When you start observing, slew to a star in the bright star catalog. Choose a focus for an expected temperature and DON’T CHANGE IT, since the star image sometimes moves around when the secondary focus is adjusted. Zoom the guider camera lens in or out, and adjust the position of the star until it doesn’t move when zooming the lens. This defines the optical axis. Do a “cset” on the TCS computer at this position, and record the offsets. Finally, remove the boot floppy disk and load your own floppy (make sure it has plenty of space available on it!).

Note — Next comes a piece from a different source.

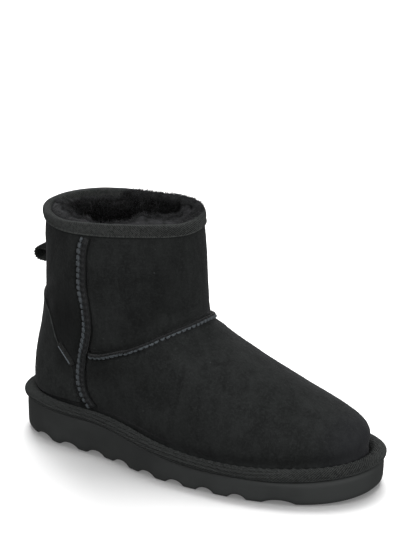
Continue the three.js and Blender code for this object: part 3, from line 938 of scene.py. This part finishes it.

Now type “get_pointing_stars” in the IRAF window on Henrietta. This task will ask for the name of the file with the grid points that you wish to use. It will then print the coordinates of the nearest bright (~9th mag) star in the PPM catalog corresponding to the first alt/az position. The task will then pause in order for you to set the telescope on the coordinates of the star. Be sure to set the coordinate display to show the epoch (to 2 decimal places) of the star coordinates that have been printed out by the “get_pointing_stars” task. (Do this by typing “MP 200X.XX” before slewing to the first star.) Once you have slewed to the position of the star, center it on the optical axis. (Keep the guide camera zoom at the widest setting.) Now turn off the pointing model by typing “TP” on the TCS computer, and set the RA and Dec offset to zero (“ROFF 0” and “DOFF 0”). Next, press the <F5> key. This writes the true coordinates, the present coordinates and the present sidereal time to the file POINT.LOG on the floppy disk. Now toggle back on the pointing model (“TP”) and reenter the original RA and Dec offsets. You are now ready to slew to the next star. To get the coordinates of this star, hit “return” in the “IRAF” window where the “get_pointing_stars” script is running. Repeat this procedure until the “get_pointing_stars” script finishes.

The file POINT.LOG can be used as input to the analysis program TPOINT. The output model from TPOINT is used as the pointing model for the telscope. Make sure to record the outside temperature, barometric pressure (in millibars), and humidity at the time that the pointing data are taken, as these will also be required by tpoint.